Jeremy Davies, Rescue Dawn. It isn’t particularly surprising that Jeremy Davies has yet to catch on with mainstream audiences. Ever since his brilliant turn as the cowardly interpreter in Saving Private Ryan, he’s flatly refused to even dabble in mainstream fare (although apparently he now has a recurring role on “Lost”), preferring instead to play jittery, anxious men in small-scale productions like Solaris. His work in Rescue Dawn is no exception, and he’s downright fascinating it. Playing a slightly crazed POW in Vietnam, he conjures up a variety of eccentric physical tics, and when he speaks, he draws out his sentences for ages, as though he’s piecing the words together from a puzzle. It’s a highly mannered performance, but it effectively conveys the psychologically damaging nature of war.

Robert De Niro, Stardust. There’s a great scene in High Fidelity (but really, is there any scene in High Fidelity that isn’t a great scene?) where Jack Black wants to discuss Stevie Wonder’s career. He asks: “Is it in fact unfair to criticize a formerly great artist for his latter day sins – is it better to burn out or fade away?” You could easily ask the same question of De Niro’s career. Here’s a guy who was an absolute legend for his intense dramatic work in films like The Godfather, Part II, Taxi Driver, The Deer Hunter, Raging Bull, and Goodfellas. Now, in the last six years he’s offered his services to movies like Analyze That, Shark Tale, and Meet the Fockers. This is not my father’s Robert De Niro.

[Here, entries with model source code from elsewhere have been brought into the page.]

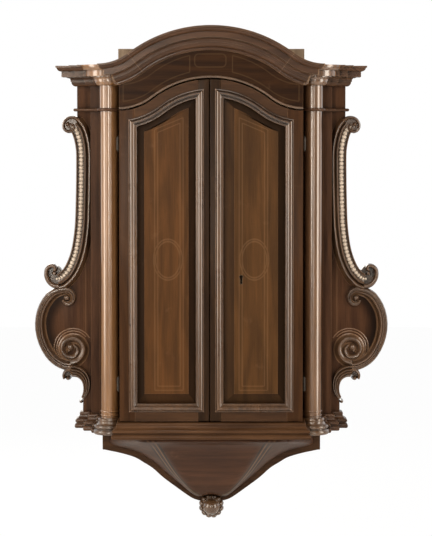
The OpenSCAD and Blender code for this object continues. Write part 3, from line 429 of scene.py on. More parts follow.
def frieze_lines(m, colour):
    """A cartouche over the crown and a panel line on each side of it."""
    x, z, _ = plan(m)
    half_w, half_h, corner = CARTOUCHE
    side = ((x - CARTOUCHE_AT[0]).size() - (half_w - corner)).higher(0)
    up = ((z - CARTOUCHE_AT[1]).size() - (half_h - corner)).higher(0)
    lines = string_at((side * side + up * up).root() - corner)
    across = x.size()
    crown = (ARCH_CROWN_R ** 2 - across * across).higher(0).root() + (ARCH_TOP - ARCH_CROWN_R)
    inset = ARCH_HALF - across
    foot = ARCH_TOP - ARCH_RISE + ARCH_FOOT_R - (ARCH_FOOT_R ** 2 - inset * inset).higher(0).root()
    share = across.step(ARCH_JOINT_X - 2, ARCH_JOINT_X + 2)
    height = z - crown * (1 - share) - foot * share
    near, far = FRIEZE_END_X
    low, high = FRIEZE_LINES
    along = string_at(height - low).higher(string_at(height - high)) * within(across, near, far)
    ends = string_at(across - near).higher(string_at(across - far)) * within(height, low, high)
    return m.mix(lines.higher(along).higher(ends) * FAINT * FRIEZE_FAINT, colour, STRING)


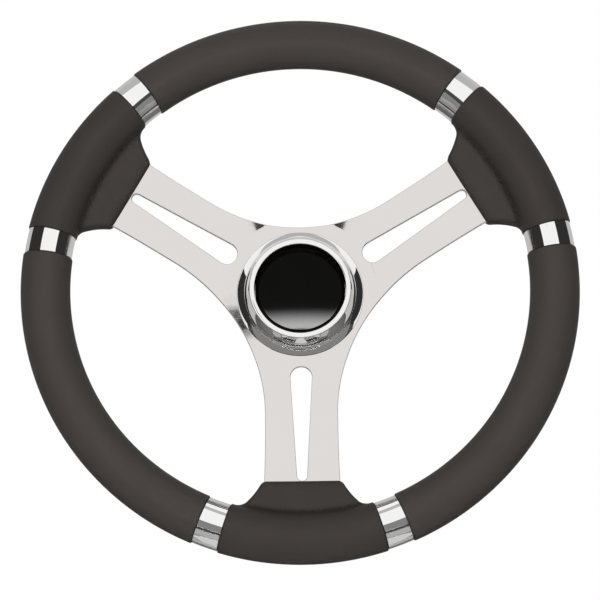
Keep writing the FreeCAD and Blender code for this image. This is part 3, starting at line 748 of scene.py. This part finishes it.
@dataclass
class SpokePlate:
    """The polished sheet spider: a flat seat, a soft bend and three slotted spokes."""

    node: str = "spoke_plate"
    rim: Rim = Rim()
    back: float = 36.0
    thickness: float = 3.0
    dish: float = 24.4
    bend_circle: float = 50.0
    bend_inside: float = 4.0
    half_width: float = 22.8
    root_radius: float = 44.2
    flare_start: float = 92.0
    flare_end: float = 123.0
    flare_half_width: float = 23.4
    arm_end: float = 152.0
    slot_root: tuple[float, float] = (54.2, 6.8)
    slot_tip: tuple[float, float] = (119.5, 3.1)
    bore: float = 17.5
    hole_circle: float = 23.5
    hole: float = 2.7
    holes: int = 6
    edge_round: float = 0.45
    arms: tuple[float, ...] = (30.0, 150.0, 270.0)
    fine_step: float = 1.4
    coarse_step: float = 2.5

    @property
    def tilt(self) -> float:
        """The slope of the spokes in radians, so that they aim at the ring's centre."""
        return math.atan((self.dish + self.thickness / 2) / (self.rim.spine - self.bend_circle))

    def turned(self, points: np.ndarray, degrees: float) -> np.ndarray:
        """Points of a plane turned about the wheel's axis."""
        cos, sin = math.cos(math.radians(degrees)), math.sin(math.radians(degrees))
        x, y = points[:, 0], points[:, 1]
        return np.stack([x * cos - y * sin, x * sin + y * cos], -1)

    def arm_side(self) -> np.ndarray:
        """One side of an arm lying along +X, from its end in to the valley's middle."""
        end_width = self.arm_end * self.flare_half_width / self.flare_end
        run, gain = self.flare_end - self.flare_start, self.flare_half_width - self.half_width
        radius = (run ** 2 + gain ** 2) / (2 * gain)
        flare_x = np.linspace(self.flare_end, self.flare_start, 16)
        flare_y = self.half_width + radius - np.sqrt(radius ** 2 - (flare_x - self.flare_start) ** 2)
        cos30 = math.cos(math.radians(30))
        valley = (self.root_radius * cos30 - self.half_width) / (1 - cos30)
        centre = (self.root_radius + valley) * np.array([0.5, math.sin(math.radians(60))])
        straight_x = np.linspace(self.flare_start, centre[0], 10)[1:]
        arc = arc_points((float(centre[0]), float(centre[1])), valley, 270, 240, 44)
        rows = [[(self.arm_end, end_width)], np.stack([flare_x, flare_y], -1),
                np.stack([straight_x, np.full(straight_x.shape, self.half_width)], -1), arc[1:]]
        return np.concatenate(rows)

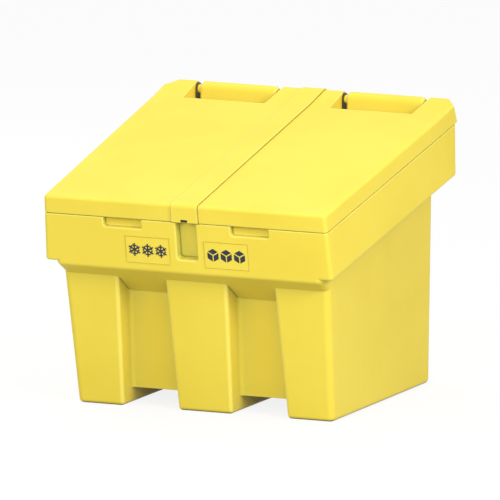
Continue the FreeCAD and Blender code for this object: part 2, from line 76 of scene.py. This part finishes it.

# Keeper plate behind the slot in the lip of the strip; its darkness is painted shade for the inside of
# the slot
KEEPER_CENTRE = Vector((-0.0025, -0.51148, 0.65522))
KEEPER_SIZE = Vector((0.034, 0.0012, 0.013))

# Lap of the strip over the meeting edge, nearly as wide as the gap between the lids, and how far
# behind the foremost part of the meeting wall its faces still count as part of it
LAP_WIDTH = 0.0019
MEETING_WALL_DEPTH = 0.0105

# Where the plastic's tone changes: painted shade in hollows and corners, a painted highlight along the
# outer edges, and painted shade in the seams
HOLLOW_REACH = 0.10
EDGE_HIGHLIGHT_WIDTH = 0.0045
EDGE_HIGHLIGHT_SHARE = 0.4
SEAM_REACH = 0.008
SOFT_EDGE_RADIUS = 0.004

# Colours
YELLOW = (0.88, 0.70, 0.081)
YELLOW_PALE = (0.905, 0.725, 0.088)
YELLOW_DEEP = (0.845, 0.665, 0.072)
# Painted shade in hollows and corners
SHADE_YELLOW = (0.66, 0.61, 0.12)
# Painted highlight along the outer edges
EDGE_HIGHLIGHT_YELLOW = (0.97, 0.90, 0.26)
# Painted shade in the seams between parts
SEAM_SHADE_OLIVE = (0.20, 0.165, 0.035)
SHEEN_YELLOW = (1.0, 0.9, 0.3)
OUTLINE_OLIVE = (0.50, 0.42, 0.06)
PRINT_NAVY = (0.035, 0.04, 0.06)
# Dark plastic as painted shade for the gaps beside the hinge knuckles and inside the latch slot
LUG_SHADE_BROWN = (0.09, 0.075, 0.035)
LUG_SHADE_BROWN_DEEP = (0.035, 0.03, 0.018)
CAP_BLACK = (0.06, 0.06, 0.065)
CAP_BLACK_DEEP = (0.03, 0.03, 0.032)


# Materials

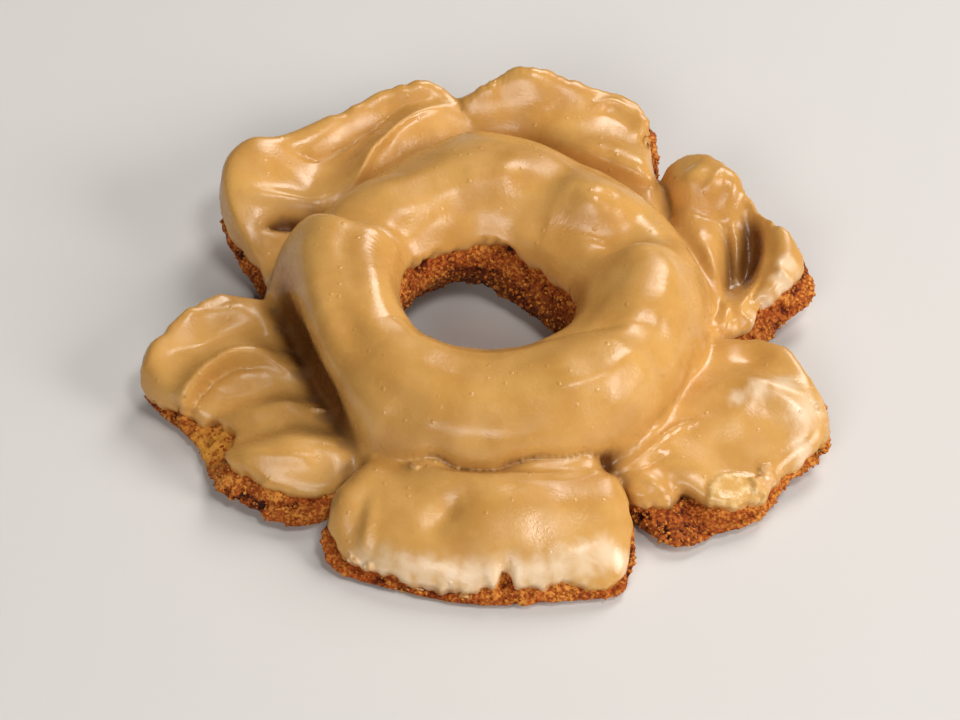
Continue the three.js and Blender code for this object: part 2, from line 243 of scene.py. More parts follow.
def icing_finish():
    """Glossy maple icing: deeper with painted shade where it pools in creases, and with a painted
    sheen where the softboxes reflect.
    """
    finish = Finish("maple icing")
    flake, disc = finish.attribute("flake"), finish.attribute("disc")
    blotches = finish.ease(finish.noise(7, detail=3), 0.3, 0.7)
    shade = finish.blend(blotches, MAPLE, PALE_MAPLE)
    sugar = finish.ease(finish.noise(1.1, detail=4), 0.55, 0.75, 0, 0.3)
    shade = finish.blend(sugar, shade, GRAINY_MAPLE)
    # painted shade: the icing darkens where narrow strokes press deep into creases
    pooled_and_shaded = finish.ease(finish.attribute("hollow"), 0.7, 2.2, 0, 0.92)
    shade = finish.blend(pooled_and_shaded, shade, POOLED_AND_SHADED)
    shade = finish.blend(finish.attribute("glaze") * 0.45, shade, GLAZED)
    # painted highlight: a pale sheen along the front petal's lower edge and on the right petals
    shade = finish.blend(finish.attribute("painted_sheen") * 0.75, shade, PAINTED_SHEEN)
    flaky = finish.blend(finish.ease(finish.cells(0.9), 0.15, 0.5), FLAKE_MIDDLE, FLAKE)
    shade = finish.blend(flake * 0.85, shade, flaky)
    amber = finish.blend(finish.ease(finish.noise(1.3, detail=3), 0.4, 0.65), AMBER, PALE_AMBER)
    shade = finish.blend(disc * 0.9, shade, amber)

    swell = finish.noise(2.6, detail=3) * 0.7
    pimples = finish.ease(finish.cells(2.6), 0.05, 0.15, 1, 0)
    grain = finish.noise(0.45, detail=3, roughness=0.6) * 0.5 + pimples * 0.9
    crumbled = flake * finish.cells(0.8) * 2 + disc * finish.noise(0.9) * 0.8
    relief = finish.bump(swell + grain + crumbled, 0.06)
    rough = finish.ease(finish.noise(4.2), 0.3, 0.7, 0.2, 0.36) + flake * 0.25
    return finish.surface(Base_Color=shade, Roughness=rough, Normal=relief)


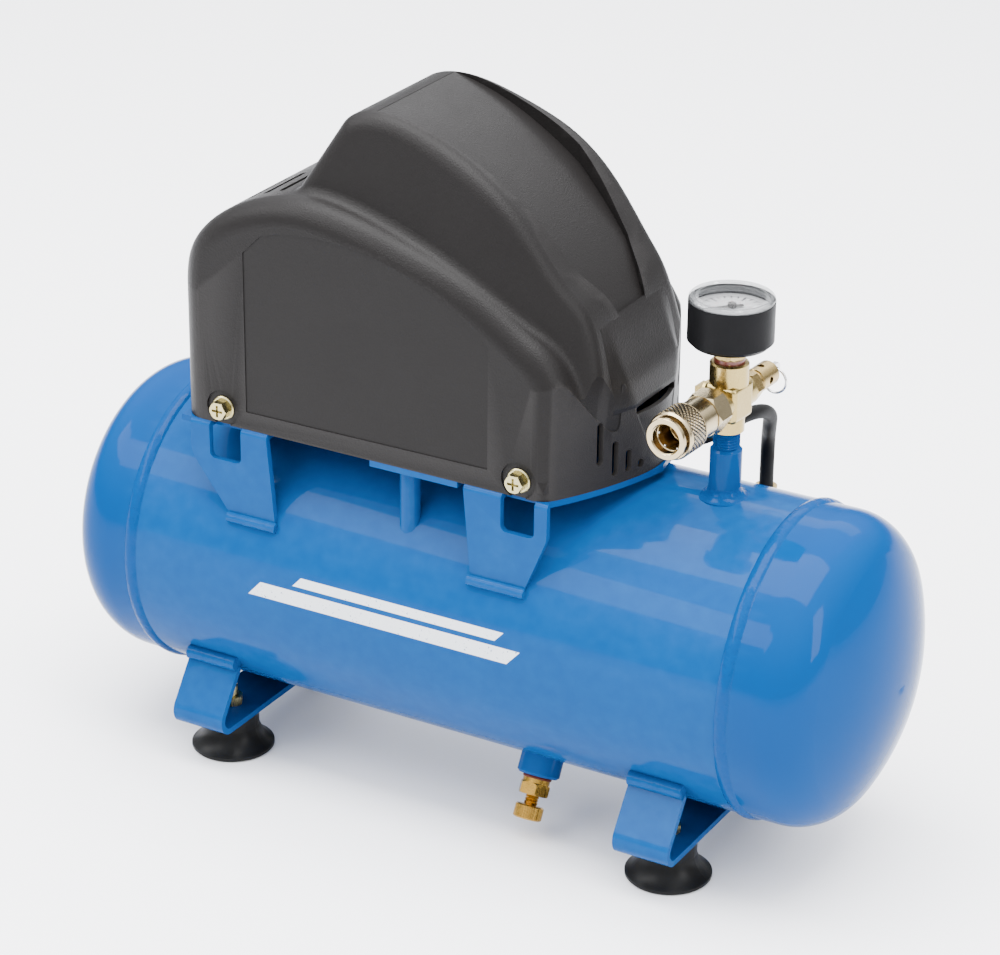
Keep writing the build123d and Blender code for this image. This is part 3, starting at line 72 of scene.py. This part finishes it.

But here’s the thing: He’s great in Stardust! He plays Captain Shakespeare, the commander of a zeppelin that seems to be designed to bottle lightning. He supervises a crew of licentious mercenaries, he’s well-learned in music, literature, dancing, and swordplay, and he also happens to be a tremendous fop. It’s phenomenal. And to the canon of classic De Niro lines – including “Are you talkin’ to me”, “One shot,” and “There’s a flip side to that coin” – we now must add this, his explanation for his advocacy of nonviolence: “Ever try to get blood out of a silk shirt? Nightmare!” Spoken like the true Godfather.